To ensure the time series is fully reproducible, the headline data could be stored on a per-commit basis. This approach would allow one to "replay" the Git history and recreate the point-in-time measurements for each commit.

Additionally, commits could be mapped to specific pull request (PR) merges, which are timestamped in sequential order, enabling the creation of a time series.

By implementing this method, we avoid the issue of relying on external or aggregated data snapshots, which may not reflect the true state at each commit. This also ensures that historical analysis can be consistently reproduced, preserving data integrity across the project's lifetime.

carlini commented 1 week ago

I've started a PR #479 to add this data for all past commits. Currently it has going back to the 2nd, and I'll get the commits from before then later today.

The main question is how to make it automatically add this data for the future. It appears there are three options:

  1. Because main is protected, the CI tool can't push anything to main. One option around this is to have it push a commit to the branch that's about to be merged before the merge happens. I think this is possible, but have never done it. So maybe it doesn't work.
  2. It might be possible to unprotect main only for the CI tool. I don't know how to do this, but some internet searching suggests that there are ways to grant special permissions that might make this work. A maintainer would have to handle doing this though.
  3. A final option is to have the CI tool push to a separate (unprotected) branch of the project every time someone merges a new commit with main, and then have someone manually merge this separate branch into main every once and a while (once a day, say) to keep things on track.

Thoughts?

Shreyas4991 commented 1 week ago

The script can be called from inside I think CI? Where do you wish to store this data? The CI cannot add any data or persist files it creates.

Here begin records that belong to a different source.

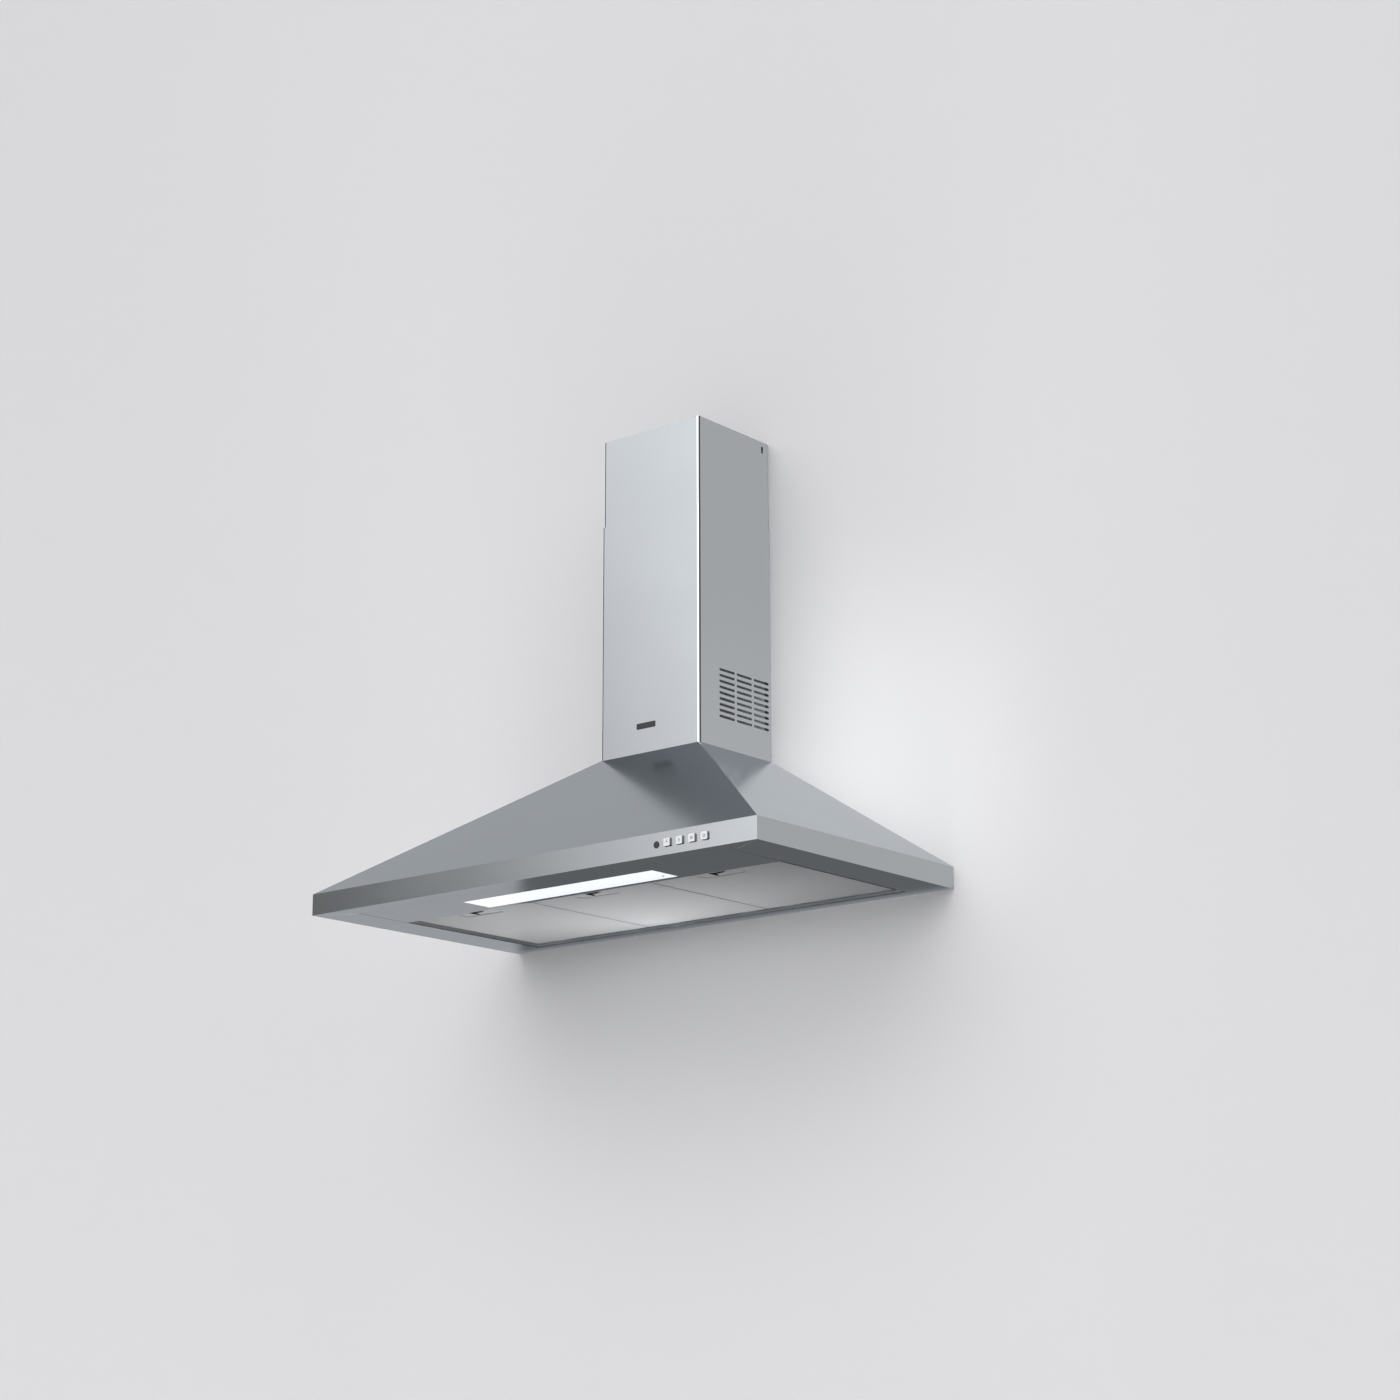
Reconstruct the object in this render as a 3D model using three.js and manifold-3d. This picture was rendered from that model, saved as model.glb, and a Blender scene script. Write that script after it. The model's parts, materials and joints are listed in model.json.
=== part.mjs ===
// Wall-mounted chimney range hood: a pyramid canopy with a telescoping chimney.
//
// Millimetres, +Z up. X runs left to right as seen from the front, the wall is the plane Y = 0
// and the front faces -Y. Heights are written from the canopy's lower edge. The finished group
// is lowered so that its origin is on the back panel at the height where the wall hooks carry it.

import * as THREE from "three";
import { mergeVertices } from "three/addons/utils/BufferGeometryUtils.js";
import Module from "manifold-3d";

const wasm = await Module();
wasm.setup();

// ---------------------------------------------------------------- clearances
const seat = 0.3; // between pieces that rest on, or are fixed to, each other
const slideGap = 0.4; // between pieces that slide in each other
const runGap = 0.3; // around shafts, pins and beads that turn
const easyGap = 0.6; // around pieces that are fitted with room
const cutMargin = 1; // how far a cutter runs past the faces that it opens

// ---------------------------------------------------------------- fineness of round forms
const fullTurn = 360; // degrees
const upward = 90; // degrees, from the +Y axis as seen along X
const fineSides = 28;
const roundSides = 20;
const smallSides = 16;
const pinSides = 12;
const curveSteps = 6;

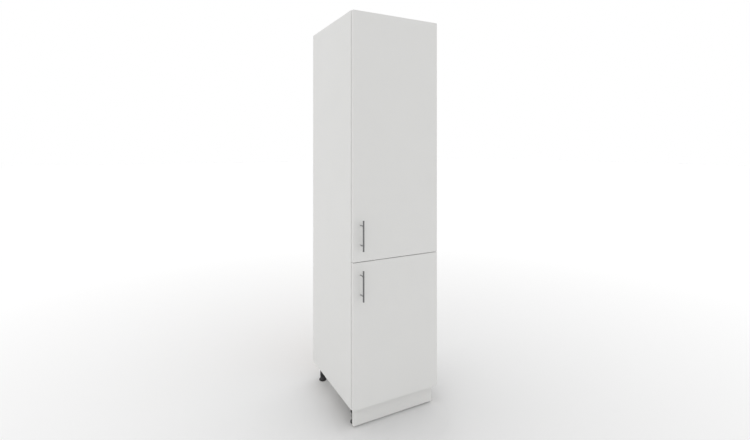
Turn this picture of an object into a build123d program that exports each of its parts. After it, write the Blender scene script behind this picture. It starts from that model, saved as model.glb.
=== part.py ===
from build123d import *
import math
import os

# A tall pantry cabinet: a white carcass with a tall upper door and a shorter lower door, both hung
# on the right on concealed hinges. It stands on adjustable legs behind a plinth.
# Millimetres. X runs to the right seen from the front, Y runs to the back and Z runs up. The origin
# is on the floor, in the middle of the footprint with the handles counted.

# Overall sizes
cabinet_width = 500.0
carcass_height = 1950.0
carcass_depth = 544.0
leg_height = 100.0

# Boards
board = 18.0
back_board = 3.0
back_void = 18.0
groove_depth = 8.0
groove_clearance = 0.3
back_edge_clearance = 1.0
back_seam = 1.0

# Doors
door_thickness = 18.0
door_stand_off = 2.5
door_side_gap = 1.5
door_end_gap = 2.0
door_joint_gap = 3.0
lower_door_height = 717.0
door_edge_radius = 1.2
bumper_radius = 4.0
bumper_end_distance = 45.0

# Loose shelves, the rows of holes in the side panels, and the pins in these holes
upper_shelf_count = 3
shelf_side_clearance = 1.0
shelf_front_setback = 22.0
shelf_back_clearance = 3.0
hole_pitch = 32.0
holes_per_shelf = 3
pin_hole_radius = 2.5
pin_hole_depth = 12.0
pin_fit = 0.05
pin_grip = 9.0
pin_tongue_length = 14.0
pin_tongue_width = 8.0
pin_tongue_thickness = 3.0
pin_tongue_chamfer = 2.5
front_pin_row = 37.0
rear_pin_row = 70.0

# Rails behind the back, and the holes for fixing the cabinet to a wall
rail_height = 100.0
wall_hole_radius = 3.5
wall_hole_clearance = 0.5
wall_hole_spacing = 300.0

# Bar handles
bar_radius = 4.0
bar_length = 150.0
bar_end_chamfer = 0.8
post_spacing = 96.0
post_radius = 3.0
handle_projection = 35.0
handle_edge_distance = 42.0
upper_handle_rise = 130.0
lower_handle_drop = 110.0

# Concealed hinges. Each pivot is given by its distance in X and Y from the middle of the cup's mouth,
# with the door shut.
hinge_end_distance = 100.0
middle_hinge_rise = 85.0
outer_arm_offset = (-12.4, -8.8)
outer_cup_offset = (11.1, -8.9)
inner_arm_offset = (-12.4, 3.2)
inner_cup_offset = (10.5, -2.7)
link_pin_radius = 1.5
link_pin_fit = 0.05
eye_radius = 2.5
link_thickness = 2.0
link_pair_half_width = 4.9
link_side_clearance = 0.3
cup_bore_radius = 17.5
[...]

Shreyas4991 commented 1 week ago

One problem with option 3 is that the project webpage is generated off the main branch of the project.

carlini commented 1 week ago

I think the CI can add additional commits to a PR. So I'd run the tool, store the results, and log it to a file, and commit that to the repo. Or I read somewhere that was possible.

As for option 3: agreed, this would make it only update once a day. But at least it would be automated and would just need someone to click "merge" instead of rerun it.

Shreyas4991 commented 1 week ago

Can't the CI make a pull request from a non-main branch with a specific label? Then another CI task can automatically merge these PRs if there are no build issues or merge conflicts

carlini commented 1 week ago

Yeah, I guess that could happen too, but would then double the number of PRs to main.

Shreyas4991 commented 1 week ago

Can we run this as a cron job instead?